> [WHAT NEEDS TO BE DONE]:
Give the lines of the material verbatim, from the first line to the line with "piece.visible_camera = False", including both.

━━━━━━━━━━━━━━━━

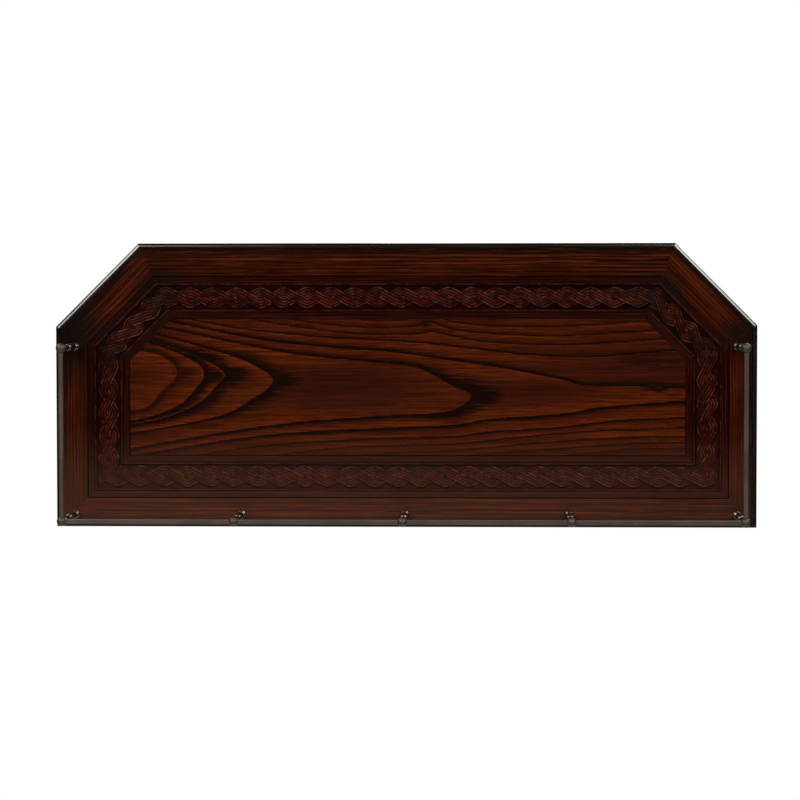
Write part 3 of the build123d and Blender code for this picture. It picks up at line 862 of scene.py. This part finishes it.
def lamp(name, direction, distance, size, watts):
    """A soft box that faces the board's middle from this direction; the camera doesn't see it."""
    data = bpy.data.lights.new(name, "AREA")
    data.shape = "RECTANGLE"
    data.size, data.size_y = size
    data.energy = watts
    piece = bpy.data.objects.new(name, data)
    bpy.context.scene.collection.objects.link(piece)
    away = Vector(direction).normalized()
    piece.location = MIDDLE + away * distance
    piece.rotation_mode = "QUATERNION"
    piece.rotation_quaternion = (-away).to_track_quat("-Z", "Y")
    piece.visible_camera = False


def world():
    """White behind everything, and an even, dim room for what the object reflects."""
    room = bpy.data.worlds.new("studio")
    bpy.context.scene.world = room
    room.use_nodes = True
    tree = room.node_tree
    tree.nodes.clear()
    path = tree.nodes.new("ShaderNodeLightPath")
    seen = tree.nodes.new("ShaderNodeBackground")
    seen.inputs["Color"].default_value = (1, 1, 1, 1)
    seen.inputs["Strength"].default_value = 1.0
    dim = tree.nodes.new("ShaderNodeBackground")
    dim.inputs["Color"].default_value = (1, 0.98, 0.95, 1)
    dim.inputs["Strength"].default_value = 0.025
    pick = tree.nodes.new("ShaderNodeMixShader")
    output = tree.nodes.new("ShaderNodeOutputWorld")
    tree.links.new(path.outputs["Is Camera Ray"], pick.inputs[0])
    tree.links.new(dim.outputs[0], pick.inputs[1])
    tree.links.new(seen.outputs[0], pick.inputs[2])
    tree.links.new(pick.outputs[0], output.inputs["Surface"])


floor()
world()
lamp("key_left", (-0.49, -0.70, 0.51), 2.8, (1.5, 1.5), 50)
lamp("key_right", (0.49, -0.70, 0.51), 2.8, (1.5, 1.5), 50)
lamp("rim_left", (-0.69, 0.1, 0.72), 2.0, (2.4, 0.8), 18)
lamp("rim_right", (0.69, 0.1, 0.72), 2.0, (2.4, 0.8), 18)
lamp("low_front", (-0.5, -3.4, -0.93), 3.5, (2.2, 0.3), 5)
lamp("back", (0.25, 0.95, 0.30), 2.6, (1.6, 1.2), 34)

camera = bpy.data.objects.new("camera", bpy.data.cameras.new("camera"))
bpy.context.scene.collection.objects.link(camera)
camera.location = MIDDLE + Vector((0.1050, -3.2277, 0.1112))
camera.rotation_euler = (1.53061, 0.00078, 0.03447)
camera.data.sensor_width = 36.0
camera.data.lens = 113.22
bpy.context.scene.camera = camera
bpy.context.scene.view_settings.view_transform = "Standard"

━━━━━━━━━━━━━━━━

> [RESULT]:
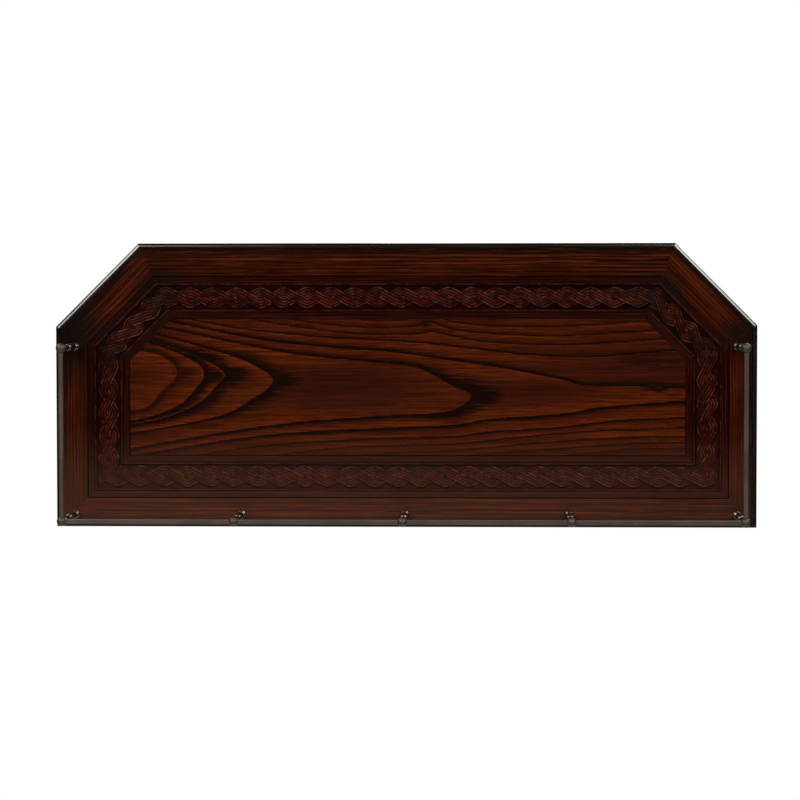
Write part 3 of the build123d and Blender code for this picture. It picks up at line 862 of scene.py. This part finishes it.
def lamp(name, direction, distance, size, watts):
    """A soft box that faces the board's middle from this direction; the camera doesn't see it."""
    data = bpy.data.lights.new(name, "AREA")
    data.shape = "RECTANGLE"
    data.size, data.size_y = size
    data.energy = watts
    piece = bpy.data.objects.new(name, data)
    bpy.context.scene.collection.objects.link(piece)
    away = Vector(direction).normalized()
    piece.location = MIDDLE + away * distance
    piece.rotation_mode = "QUATERNION"
    piece.rotation_quaternion = (-away).to_track_quat("-Z", "Y")
    piece.visible_camera = False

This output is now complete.